TASK TO COMPLETE:
Copy out all lines carrying the word "object".

━━━ DATA PROVIDED ━━━

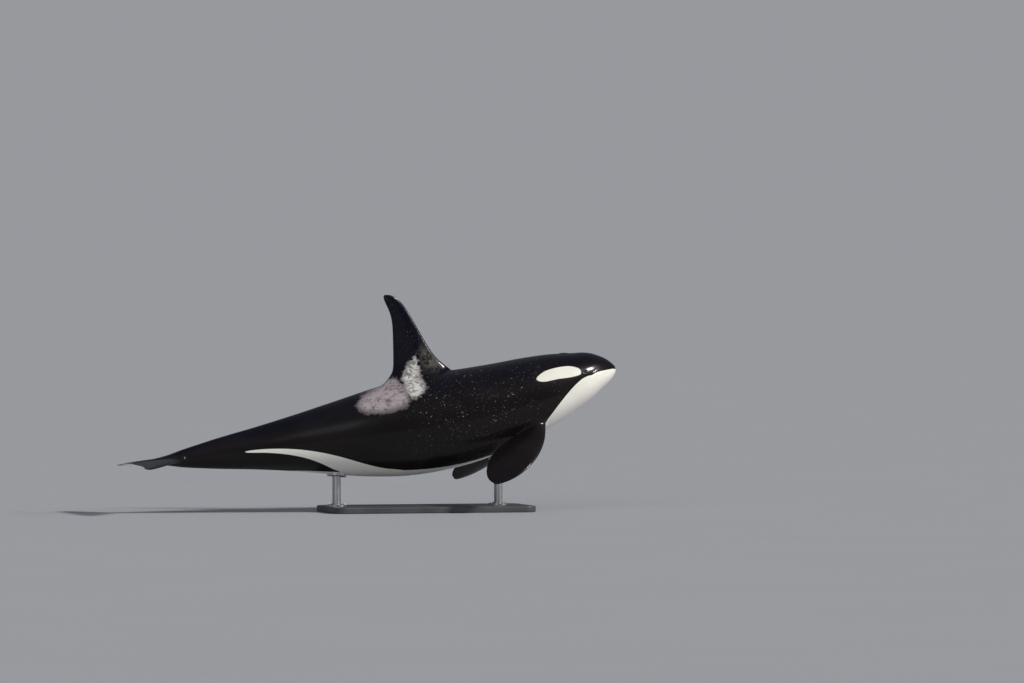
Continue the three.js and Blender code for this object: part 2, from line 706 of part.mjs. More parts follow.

━━━
━━━ DATA PROVIDED ━━━

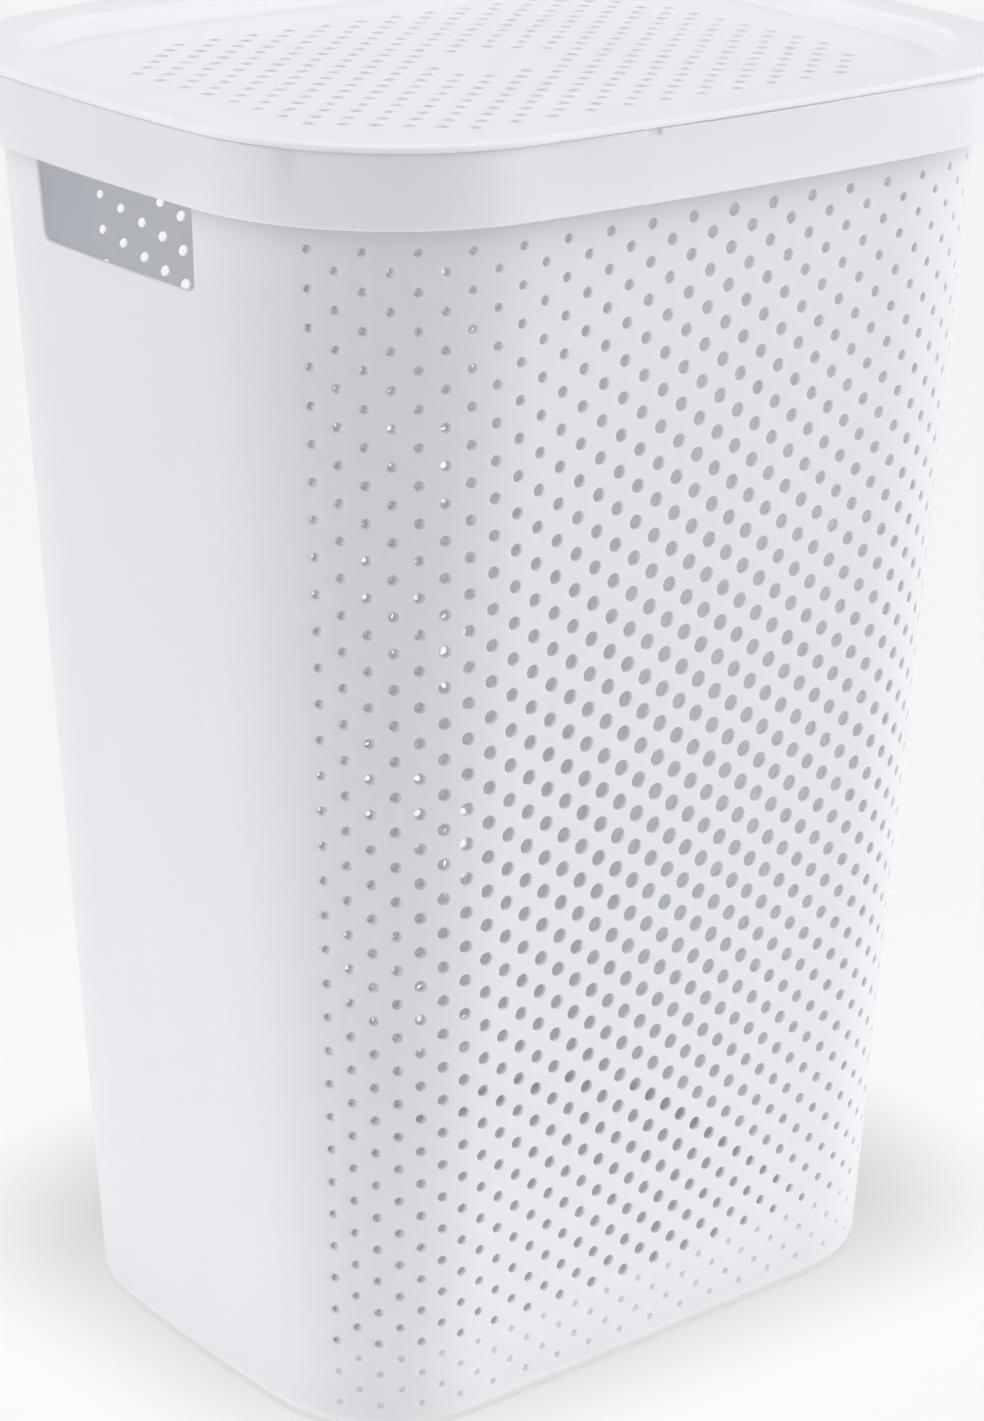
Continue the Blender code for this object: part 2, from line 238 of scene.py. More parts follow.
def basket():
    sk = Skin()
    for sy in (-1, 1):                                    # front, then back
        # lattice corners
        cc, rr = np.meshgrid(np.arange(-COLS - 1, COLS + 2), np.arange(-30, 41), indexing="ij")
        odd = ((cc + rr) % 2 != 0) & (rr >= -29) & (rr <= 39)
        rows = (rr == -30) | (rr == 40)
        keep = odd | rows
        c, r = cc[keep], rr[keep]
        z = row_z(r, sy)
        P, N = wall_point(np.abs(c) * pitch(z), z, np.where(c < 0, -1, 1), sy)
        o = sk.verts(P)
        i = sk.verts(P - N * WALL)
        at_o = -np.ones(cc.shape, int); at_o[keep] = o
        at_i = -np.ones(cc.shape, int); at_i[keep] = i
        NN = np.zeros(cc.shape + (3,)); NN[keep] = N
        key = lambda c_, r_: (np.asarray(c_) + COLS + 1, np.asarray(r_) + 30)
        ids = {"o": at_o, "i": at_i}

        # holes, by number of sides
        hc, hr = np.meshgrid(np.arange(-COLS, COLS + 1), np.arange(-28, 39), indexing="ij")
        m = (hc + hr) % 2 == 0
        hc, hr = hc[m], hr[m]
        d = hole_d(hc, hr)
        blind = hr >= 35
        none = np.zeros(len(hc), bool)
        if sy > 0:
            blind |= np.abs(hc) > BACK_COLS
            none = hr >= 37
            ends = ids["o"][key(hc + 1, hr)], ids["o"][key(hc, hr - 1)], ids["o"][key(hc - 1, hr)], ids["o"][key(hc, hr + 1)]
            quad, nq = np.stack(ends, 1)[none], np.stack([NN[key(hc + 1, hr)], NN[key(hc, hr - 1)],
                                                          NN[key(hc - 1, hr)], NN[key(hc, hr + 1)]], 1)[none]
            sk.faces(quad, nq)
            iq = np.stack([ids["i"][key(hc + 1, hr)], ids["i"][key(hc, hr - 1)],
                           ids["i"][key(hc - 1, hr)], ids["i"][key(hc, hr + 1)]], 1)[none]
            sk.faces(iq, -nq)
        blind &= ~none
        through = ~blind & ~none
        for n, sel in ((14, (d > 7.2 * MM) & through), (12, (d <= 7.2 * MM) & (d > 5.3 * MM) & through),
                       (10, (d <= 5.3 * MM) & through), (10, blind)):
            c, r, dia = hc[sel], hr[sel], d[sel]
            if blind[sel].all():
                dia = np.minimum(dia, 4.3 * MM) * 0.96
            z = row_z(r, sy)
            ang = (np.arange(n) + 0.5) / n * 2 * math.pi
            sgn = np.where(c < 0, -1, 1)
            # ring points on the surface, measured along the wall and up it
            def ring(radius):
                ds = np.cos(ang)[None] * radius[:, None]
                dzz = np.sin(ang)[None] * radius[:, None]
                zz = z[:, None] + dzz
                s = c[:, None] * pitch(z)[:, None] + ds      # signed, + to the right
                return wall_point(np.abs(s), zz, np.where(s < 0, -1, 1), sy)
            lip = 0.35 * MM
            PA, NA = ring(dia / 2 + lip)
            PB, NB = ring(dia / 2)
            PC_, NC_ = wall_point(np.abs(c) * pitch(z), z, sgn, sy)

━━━

SOLUTION FOR THIS TASK:
Continue the three.js and Blender code for this object: part 2, from line 706 of part.mjs. More parts follow.
Continue the Blender code for this object: part 2, from line 238 of scene.py. More parts follow.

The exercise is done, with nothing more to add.